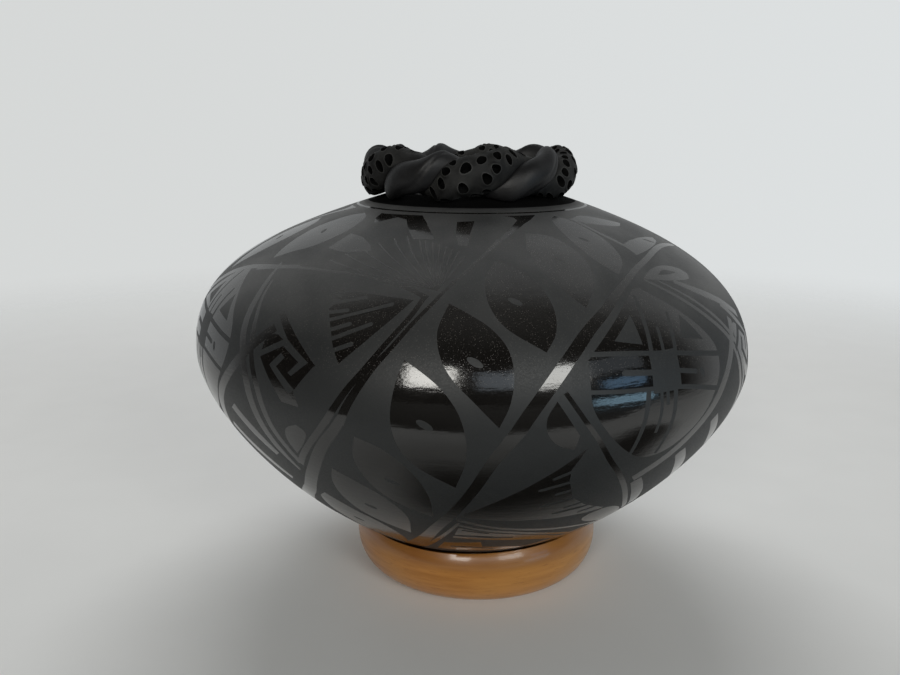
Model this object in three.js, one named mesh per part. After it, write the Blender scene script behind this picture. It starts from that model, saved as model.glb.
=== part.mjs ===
// Round-bottomed black clay jar (olla) with a twisted two-strand collar at its mouth,
// standing in a turned wooden ring. Millimetres, +Z up, front towards -Y.
// The origin is on the table, under the middle of the jar.
import * as THREE from "three";

// Jar
const BELLY_RADIUS = 76;
const BELLY_HEIGHT = 66.5;
const BOTTOM_HEIGHT = 4.4;      // lowest point of the round bottom, above the table
const HEEL_RADIUS = 18;
const HEEL_HEIGHT = 8.1;
const NECK_RADIUS = 21;
const NECK_HEIGHT = 108.2;
const MOUTH_RADIUS = 17.4;
const WALL = 4;
const LIP_RADIUS = WALL / 2;
const JAR_SIDES = 48;
const JAR_STEPS = 24;

// Hand-built lean: the widest line of the jar dips towards +X
const LEAN_SLOPE = 0.022;
const LEAN_SHIFT = -0.22;

// Twisted collar
const COLLAR_RADIUS = 24.3;
const COLLAR_HEIGHT = 113.4;
const COLLAR_HALF_WIDTH = 5.7;
const COLLAR_HALF_HEIGHT = 7.4;
const COLLAR_OFFSET = -1.2;     // the collar sits a little towards -X
const TWIST_TURNS = 5;
const TWIST_START = THREE.MathUtils.degToRad(-14.5);

// Sections of the strands, as shares of the collar's half width and half height.
// Each is a round lobe, cut flat where the strands press together.
const PIERCED = { middle: 0.27, radius: 0.71, flat: -0.075, turn: 0 };
const SMOOTH = { middle: 0.39, radius: 0.61, flat: 0.165, turn: Math.PI };
const STRAND_STEPS = 84;
const STRAND_ARC_POINTS = 8;
const STRAND_FLAT_POINTS = 3;

// Wooden ring
const RING_RADIUS = 28.2;
const RING_HALF_WIDTH = 7.1;
const RING_MIDDLE = 9.5;
const RING_HALF_HEIGHT = 9.7;   // more than RING_MIDDLE, so the ring has a flat foot
const RING_OFFSET = 1.8;        // the jar isn't quite central in the ring
const RING_SIDES = 48;
const RING_POINTS = 20;

const CLEARANCE = 0.5;          // between the jar and what it touches
const BLEND = 0.3;              // how softly a piece bends where it meets the jar

const materials = {
  jar: new THREE.MeshStandardMaterial({ color: 0x1a1b1d, roughness: 0.35, metalness: 0 }),
  smooth: new THREE.MeshStandardMaterial({ color: 0x333333, roughness: 0.5, metalness: 0 }),
  pierced: new THREE.MeshStandardMaterial({ color: 0x2e2e2f, roughness: 0.6, metalness: 0 }),
  wood: new THREE.MeshStandardMaterial({ color: 0x9c5c22, roughness: 0.25, metalness: 0 }),
};

// Outside of the jar, from the middle of its bottom to the start of its lip.
function jarOutline() {
  const path = new THREE.Path();
  path.moveTo(0, BOTTOM_HEIGHT);
  path.quadraticCurveTo(HEEL_RADIUS / 2, BOTTOM_HEIGHT, HEEL_RADIUS, HEEL_HEIGHT);
  path.bezierCurveTo(50.7, 21.5, BELLY_RADIUS, 51.6, BELLY_RADIUS, BELLY_HEIGHT);
  path.bezierCurveTo(BELLY_RADIUS, 86.8, 58, 96.8, NECK_RADIUS, NECK_HEIGHT);
  return path;
}

// Closed section of the jar's wall: outside, rounded lip, then back down the inside.
function jarSection() {
  const path = jarOutline();
  const outside = [];
  const inside = [];
  for (let i = 0; i <= JAR_STEPS; i++) {
    const point = path.getPointAt(i / JAR_STEPS);
    const along = i === 0 ? new THREE.Vector2(1, 0) : path.getTangentAt(i / JAR_STEPS);
    outside.push(point);
    inside.unshift(new THREE.Vector2(point.x - along.y * WALL, point.y + along.x * WALL));
  }
  const lipHeight = NECK_HEIGHT + (NECK_RADIUS - MOUTH_RADIUS) * 0.25 - LIP_RADIUS;
  const lip = new THREE.Path();
  lip.absarc(MOUTH_RADIUS + LIP_RADIUS, lipHeight, LIP_RADIUS, Math.PI / 2, Math.PI * 1.35);
  return [...outside, ...lip.getPoints(5), ...inside];
}

// Share of the lean at a height: none at the heel and the neck, all of it at the belly.
function leanWeight(height) {
  const reach = height > BELLY_HEIGHT ? NECK_HEIGHT - BELLY_HEIGHT : BELLY_HEIGHT - HEEL_HEIGHT;
  return Math.max(0, 1 - ((height - BELLY_HEIGHT) / reach) ** 2);
}

// Moves every point of a geometry by a rule that changes the point in place.
function reshape(geometry, rule) {
  const position = geometry.attributes.position;
  const point = new THREE.Vector3();
  for (let i = 0; i < position.count; i++) {
    rule(point.fromBufferAttribute(position, i));
    position.setXYZ(i, point.x, point.y, point.z);
  }
  return geometry;
}

function jar() {
  const geometry = new THREE.LatheGeometry(jarSection(), JAR_SIDES).rotateX(Math.PI / 2);
  return reshape(geometry, (point) => {
    const dip = LEAN_SLOPE * point.x * leanWeight(point.z);
    point.set(point.x + LEAN_SHIFT, point.y, point.z - dip);
  });
}

// Height of the jar's outside at a distance from its axis, on its upper or its lower half.
function jarHeight(radius, upper) {
  const points = jarOutline().getPoints(24).filter((point) => (point.y >= BELLY_HEIGHT) === upper);
  if (upper) points.reverse();
  const next = Math.max(1, points.findIndex((point) => point.x >= radius));
  const [a, b] = [points[next - 1], points[next]];
  return a.y + ((b.y - a.y) * (radius - a.x)) / (b.x - a.x);
}

// Keeps a distance above CLEARANCE, easing into it instead of stopping short.
function keepClear(distance) {
  const spare = distance - CLEARANCE;
  return CLEARANCE + (spare + Math.hypot(spare, BLEND)) / 2;
}

// Outline of one strand's section, from the end of its flat side round to the start of it.
function strandSection({ middle, radius, flat }) {
  const end = Math.acos((flat - middle) / radius);
  const points = [];
  for (let i = 0; i < STRAND_ARC_POINTS; i++) {
    const angle = end * ((2 * i) / (STRAND_ARC_POINTS - 1) - 1);
    points.push(new THREE.Vector2(middle + radius * Math.cos(angle), radius * Math.sin(angle)));
  }
  const [first, last] = [points[0], points[points.length - 1]];
  for (let i = 1; i < STRAND_FLAT_POINTS; i++) {
    points.push(last.clone().lerp(first, i / STRAND_FLAT_POINTS));
  }
  return points;
}

// One strand, wound round the collar's core line as it goes round the mouth.
function strand(shape) {
  const section = strandSection(shape);
  const positions = [];
  const faces = [];
  for (let step = 0; step < STRAND_STEPS; step++) {
    const around = (2 * Math.PI * step) / STRAND_STEPS;
    const twist = TWIST_START + TWIST_TURNS * around + shape.turn;
    section.forEach((point, i) => {
      const turned = point.clone().rotateAround(new THREE.Vector2(), twist);
      const radius = COLLAR_RADIUS + COLLAR_HALF_WIDTH * turned.x;
      const x = COLLAR_OFFSET + radius * Math.sin(around);
      const y = -radius * Math.cos(around);
      const seat = jarHeight(Math.hypot(x - LEAN_SHIFT, y), true);
      const height = seat + keepClear(COLLAR_HEIGHT + COLLAR_HALF_HEIGHT * turned.y - seat);
      positions.push(x, y, height);
      const [a, b] = [i, (i + 1) % section.length].map((k) => step * section.length + k);
      const [c, d] = [a, b].map((k) => (k + section.length) % (STRAND_STEPS * section.length));
      const splitOther = i >= STRAND_ARC_POINTS - 1 && shape === SMOOTH;
      faces.push(...(splitOther ? [a, d, b, a, c, d] : [a, c, b, b, c, d]));
    });
  }
  const geometry = new THREE.BufferGeometry();
  geometry.setAttribute("position", new THREE.Float32BufferAttribute(positions, 3));
  geometry.setIndex(faces);
  geometry.computeVertexNormals();
  return geometry;
}

// Turned ring with a flat foot, and a hollowed seat that follows the jar's underside.
function ring() {
  const footAngle = Math.asin(RING_MIDDLE / RING_HALF_HEIGHT);
  const points = [];
  for (let i = 0; i < RING_POINTS; i++) {
    const angle = -footAngle + ((Math.PI + 2 * footAngle) * i) / (RING_POINTS - 1);
    points.push(new THREE.Vector2(
      RING_RADIUS + RING_HALF_WIDTH * Math.cos(angle),
      Math.max(0, RING_MIDDLE + RING_HALF_HEIGHT * Math.sin(angle)),
    ));
  }
  points.push(points[0].clone());
  const geometry = new THREE.LatheGeometry(points, RING_SIDES).rotateX(Math.PI / 2);
  return reshape(geometry, (point) => {
    point.x += RING_OFFSET;
    const ceiling = jarHeight(Math.hypot(point.x - LEAN_SHIFT, point.y), false);
    if (point.z > RING_MIDDLE / 2) point.z = ceiling - keepClear(ceiling - point.z);
  });
}

const pot = new THREE.Group();
for (const [name, geometry, material] of [
  ["vessel", jar(), materials.jar],
  ["smooth_strand", strand(SMOOTH), materials.smooth],
  ["pierced_strand", strand(PIERCED), materials.pierced],
  ["ring_stand", ring(), materials.wood],
]) {
  const mesh = new THREE.Mesh(geometry, material);
  mesh.name = name;
  pot.add(mesh);
}

export default pot;
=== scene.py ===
"""Burnished black clay jar with a matte painted design and a twisted two-strand collar,
standing in a turned wooden ring. The shapes are worked out in millimetres, in the frame of the
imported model, and turned into metres when a mesh is made."""
import random
from math import acos, asin, ceil, cos, hypot, pi, radians, sin, tan

import bpy
import numpy as np
from mathutils import Matrix, Vector
from mathutils.geometry import delaunay_2d_cdt


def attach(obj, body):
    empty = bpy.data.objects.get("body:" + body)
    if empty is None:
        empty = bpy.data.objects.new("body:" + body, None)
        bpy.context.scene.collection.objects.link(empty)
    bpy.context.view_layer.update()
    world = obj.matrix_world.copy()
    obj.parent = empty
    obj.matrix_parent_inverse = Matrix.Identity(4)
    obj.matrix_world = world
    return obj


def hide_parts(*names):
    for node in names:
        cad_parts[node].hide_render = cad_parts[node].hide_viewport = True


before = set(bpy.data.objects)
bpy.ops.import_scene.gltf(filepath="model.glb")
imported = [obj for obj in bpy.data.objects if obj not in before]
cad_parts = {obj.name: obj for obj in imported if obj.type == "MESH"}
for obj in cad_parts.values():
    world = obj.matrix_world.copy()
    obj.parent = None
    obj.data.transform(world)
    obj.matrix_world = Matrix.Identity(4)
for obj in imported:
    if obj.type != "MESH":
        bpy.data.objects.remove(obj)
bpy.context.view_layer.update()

MM = 0.001

# ---- sizes (mm): as in part.mjs, but the collar's flats lie closer and its twist varies
BELLY_RADIUS = 76
BELLY_HEIGHT = 66.5
BOTTOM_HEIGHT = 4.4
HEEL_RADIUS = 18
HEEL_HEIGHT = 8.1
NECK_RADIUS = 21
NECK_HEIGHT = 108.2
MOUTH_RADIUS = 17.4
WALL = 4
LIP_RADIUS = WALL / 2
LEAN_SLOPE = 0.022
LEAN_SHIFT = -0.22

COLLAR_RADIUS = 24.3
COLLAR_HEIGHT = 113.4
COLLAR_HALF_WIDTH = 5.7
COLLAR_HALF_HEIGHT = 7.4
COLLAR_OFFSET = -1.2
TWIST_TURNS = 5
TWIST_START = radians(-14.5)
TWIST_PAUSE = 0.22  # how much the twist lingers where a strand faces outwards
# The twist is tighter, and the collar lower, within a short reach of one place on the front
TIGHT_PLACE, TIGHT_REACH, TIGHT_TWIST = radians(-15), radians(14), 0.75
TIGHT_PINCH = 0.13  # share of its height that the collar loses there
# Each strand's section is a round lobe cut off by a flat side, in shares of the collar's size
PIERCED = {"middle": 0.27, "radius": 0.71, "flat": -0.118, "turn": 0}
SMOOTH = {"middle": 0.39, "radius": 0.61, "flat": 0.122, "turn": pi}

RING_RADIUS = 28.2
RING_HALF_WIDTH = 7.1
RING_MIDDLE = 9.5
RING_HALF_HEIGHT = 9.7
RING_OFFSET = 1.8

CLEARANCE = 0.5  # between the jar and what touches it, as modelled
BLEND = 0.3  # how softly a surface turns where it meets that clearance

# ---- camera, floor and light (m)
CAMERA_PLACE = (0, -0.2467, 0.1254)
CAMERA_ANGLES = (radians(13.483), radians(-1.424), radians(0.148))  # pitch, yaw and roll
CAMERA_LENS, CAMERA_SENSOR = 35.2, 36

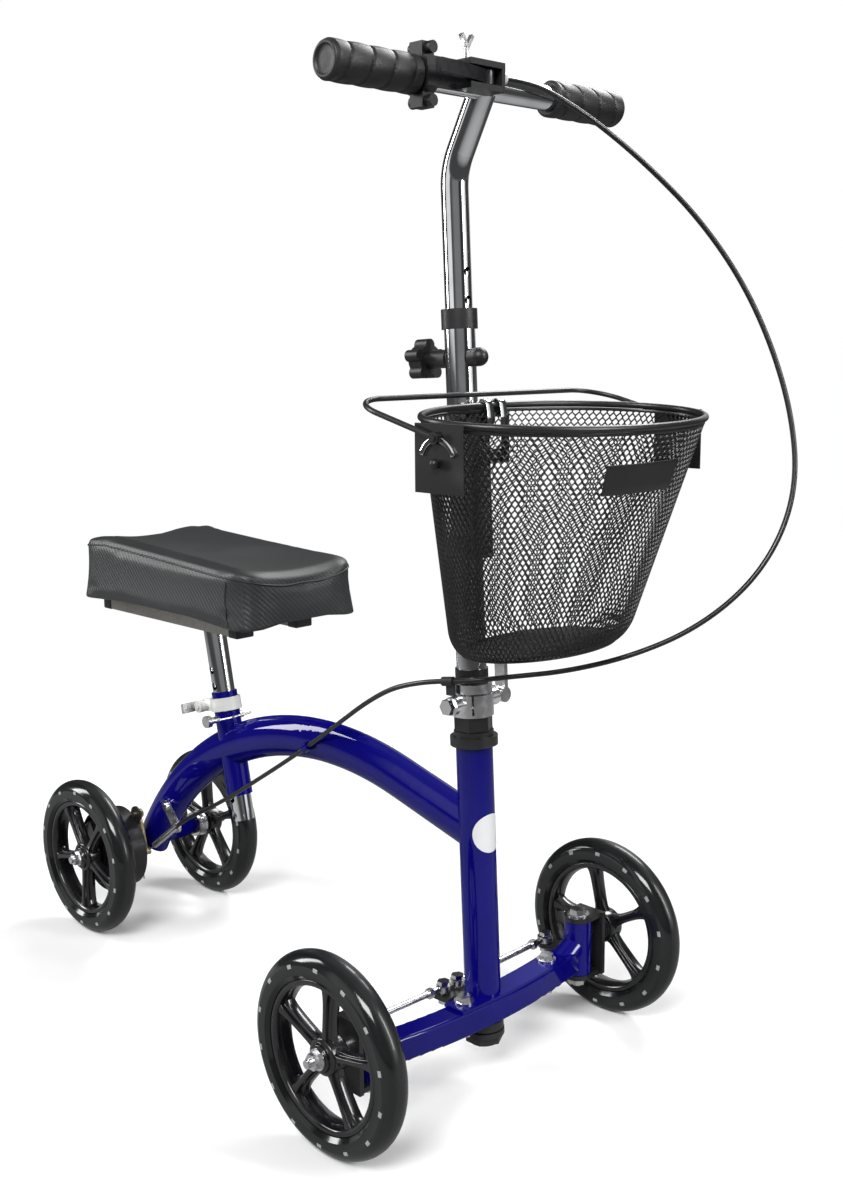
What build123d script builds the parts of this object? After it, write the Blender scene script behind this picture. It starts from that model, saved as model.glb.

● **REQUIRED TASK**
Give back exactly the lines running from the line that contains "const pot = new THREE.Group();" through the line that contains "from math import", and nothing outside them.

● **FINISHED ANSWER**
const pot = new THREE.Group();
for (const [name, geometry, material] of [
  ["vessel", jar(), materials.jar],
  ["smooth_strand", strand(SMOOTH), materials.smooth],
  ["pierced_strand", strand(PIERCED), materials.pierced],
  ["ring_stand", ring(), materials.wood],
]) {
  const mesh = new THREE.Mesh(geometry, material);
  mesh.name = name;
  pot.add(mesh);
}

export default pot;
=== scene.py ===
"""Burnished black clay jar with a matte painted design and a twisted two-strand collar,
standing in a turned wooden ring. The shapes are worked out in millimetres, in the frame of the
imported model, and turned into metres when a mesh is made."""
import random
from math import acos, asin, ceil, cos, hypot, pi, radians, sin, tan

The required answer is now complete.